Asheville firefighter vaccination rate higher than those surveyed who say they want it

Asheville firefighter vaccinations
Asheville Fire Captain Scott Mullins, right, is among the 58% of Asheville firefighters who have gotten the COVID-19 vaccine. At left, Senior Firefighter Wallace Sexton helps draw up a vaccine at Buncombe County’s mass vaccination site at Reynolds High Schools.


An Elon University poll released Feb. 9 shows that 12 percent of North Carolinians  say they have already received the COVID-19  vaccine and another 45 percent say they will get vaccinated once the shots are available to them. That’s an increase from 33 percent in favor of the vaccine in October and 40.5 percent in December.
Meanwhile, more than half of Asheville firefighters have already received it.


So far, 58% of Asheville firefighters have received the vaccine and more are expected to get vaccinated in coming weeks as the vaccine continues to be offered. Currently there are no firefighters with COVID and none in quarantine from a possible exposure.

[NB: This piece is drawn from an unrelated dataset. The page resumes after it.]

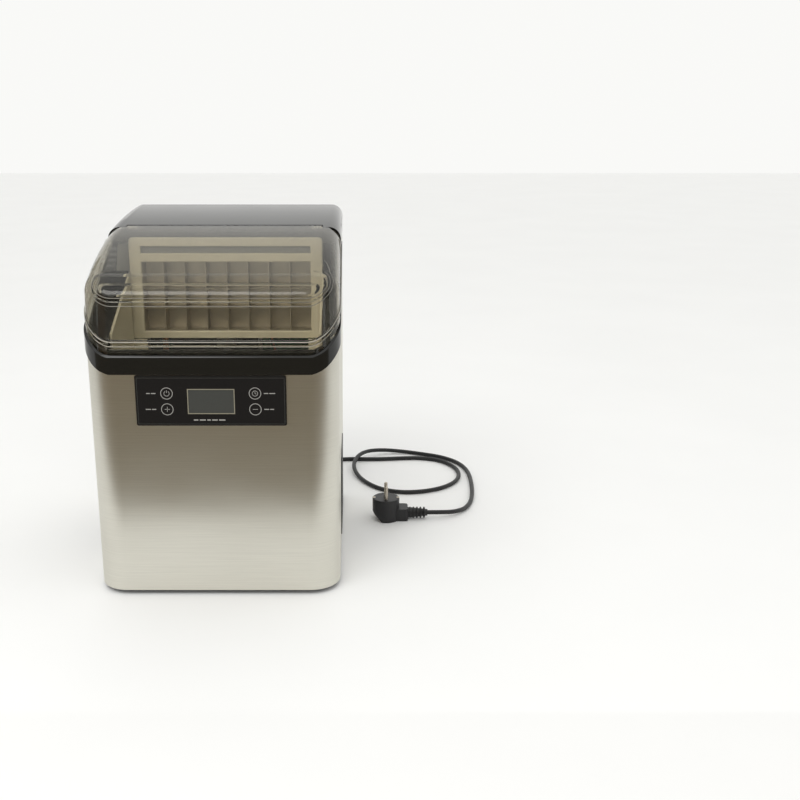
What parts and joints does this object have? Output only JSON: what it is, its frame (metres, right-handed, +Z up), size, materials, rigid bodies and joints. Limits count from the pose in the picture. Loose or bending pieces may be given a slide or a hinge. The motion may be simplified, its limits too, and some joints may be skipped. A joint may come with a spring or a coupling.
{
  "type": "ice maker",
  "caption": "Countertop clear-ice maker with a steel casing, smoked hinged lid, lift-out ice basket and scoop, working fan, pump and float, and a mains cord with plug.",
  "frame": {"origin": "centre of the machine's footprint, on the surface its feet stand on", "axes": "+Z up, the front with the control panel faces -Y, +X is the machine's right seen from the front"},
  "size_m": [0.4947, 0.5258, 0.4337],
  "materials": {
    "brushed_steel": "fine horizontal brushing",
    "black_gloss": "gloss",
    "panel_gloss": "gloss",
    "black_satin": "satin",
    "smoked_clear": "clear, smoked brown",
    "lcd_frame": "satin",
    "lcd_grey": "gloss",
    "key_print": "printed",
    "circuit_board": "solder mask",
    "cream_plastic": "satin",
    "white_plastic": "satin",
    "grey_plastic": "satin",
    "basket_white": "semi gloss, slightly translucent",
    "nickel_plate": "plated",
    "copper": "drawn tube",
    "brass": "turned",
    "condenser_alloy": "fins",
    "compressor_black": "satin paint",
    "rubber_black": "matt",
    "clear_hose": "translucent",
    "cord_black": "matt",
    "pin_steel": "plated"
  },
  "bodies": {
    "housing": {"base_pan": "black_satin", "board_bracket": "white_plastic", "capillary_pipe": "copper", "chamber_liner": "cream_plastic", "compressor": "compressor_black", "compressor_grommets": "rubber_black", "condenser": "condenser_alloy", "control_board": "circuit_board", "control_panel": "panel_gloss", "cord_gland": "cord_black", "discharge_pipe": "copper", "drain_hose": "clear_hose", "drain_spout": "black_satin", "evaporator_coil": "copper", "evaporator_frame": "cream_plastic", "evaporator_grid": "nickel_plate", "fan_frame": "black_satin", "fan_motor": "pin_steel", "filter_drier": "copper", "float_stem": "white_plastic", "foot_front_left": "rubber_black", "foot_front_right": "rubber_black", "foot_rear_left": "rubber_black", "foot_rear_right": "rubber_black", "grille_left": "black_satin", "grille_right": "black_satin", "hinge_pin_left": "pin_steel", "hinge_pin_right": "pin_steel", "hot_gas_valve": "brass", "inlet_hose": "clear_hose", "inlet_valve": "white_plastic", "key_rings": "key_print", "lcd_bezel": "lcd_frame", "lcd_window": "lcd_grey", "liquid_pipe": "copper", "plug_body": "cord_black", "plug_pins": "nickel_plate", "power_board": "circuit_board", "power_cord": "cord_black", "pump_body": "black_satin", "pump_hose": "clear_hose", "rear_cover": "black_gloss", "rear_panel": "black_satin", "rear_screws": "pin_steel", "steel_wrap": "brushed_steel", "suction_pipe": "copper", "top_rim": "black_gloss", "water_distributor": "grey_plastic", "water_tank": "white_plastic"},
    "lid": {"lid": "smoked_clear"},
    "ice_basket": {"ice_basket": "basket_white"},
    "ice_scoop": {"ice_scoop": "basket_white"},
    "fan_rotor": {"fan_blades": "black_satin"},
    "pump_rotor": {"pump_impeller": "white_plastic"},
    "float": {"float_ring": "basket_white"},
    "drain_plug": {"drain_plug": "rubber_black"}
  },
  "joints": [
    {"name": "lid_hinge", "type": "hinge", "parent": "housing", "child": "lid", "pos_m": [0, -0.0018, 0.4156], "axis": [-1, 0, 0], "range_deg": [0, 78]},
    {"name": "basket_lift", "type": "slide", "parent": "housing", "child": "ice_basket", "axis": [0, 0, 1], "range_m": [0, 0.085]},
    {"name": "scoop_lift", "type": "slide", "parent": "ice_basket", "child": "ice_scoop", "axis": [0, 0, 1], "range_m": [0, 0.06]},
    {"name": "fan_spin", "type": "hinge", "parent": "housing", "child": "fan_rotor", "pos_m": [0.127, 0.005, 0.062], "axis": [1, 0, 0], "continuous": true},
    {"name": "pump_spin", "type": "hinge", "parent": "housing", "child": "pump_rotor", "pos_m": [-0.1, -0.025, 0.03], "axis": [0, 0, 1], "continuous": true},
    {"name": "float_slide", "type": "slide", "parent": "housing", "child": "float", "axis": [0, 0, 1], "range_m": [0, 0.05]},
    {"name": "drain_plug_pull", "type": "slide", "parent": "housing", "child": "drain_plug", "axis": [0, 1, 0], "range_m": [0, 0.02]}
  ]
}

Whether they are vaccinated or not, all first responders continue to follow the City’s COVID operations plan, which includes wearing personal protective equipment during all calls.


Kelley Klope vaccine
Asheville Fire Department Public Information Officer Kelley Klope recently got her second COVID-19 vaccine.

Firefighters work a dangerous job and COVID-19 has only made it more challenging. Who would have thought that we would be faced with a pandemic this time in the world? They often respond to emergencies where the patient has no idea they have COVID. That is why the Asheville Fire Department ensures that all firefighters have proper personal protective equipment — to include N95 masks — to wear for their safety, their families safety and the community’s safety.  Whether a firefighter receives a vaccine or not will not change this response protocol.  AFD will continue to follow recommendations from the CDC and Buncombe County Public Health Department.


The Asheville Fire Department knows how dangerous this pandemic is for our community and therefore is assisting Buncombe County at mass vaccination sites to ensure that those who want to get their vaccination can. Many Asheville firefighters are working on their days off to help  manage traffic, deliver the vaccine and support Buncombe County with any other needs to help  run the mass vaccination sites.

“I am very proud of our Asheville Firefighters for continuing to lead the way during this pandemic and once again being on the front lines ensuring the community gets their vaccines,” said Asheville Fire Chief Scott Burnette. ” We urge the general public to follow their lead so that the majority of the community will also get vaccinated.”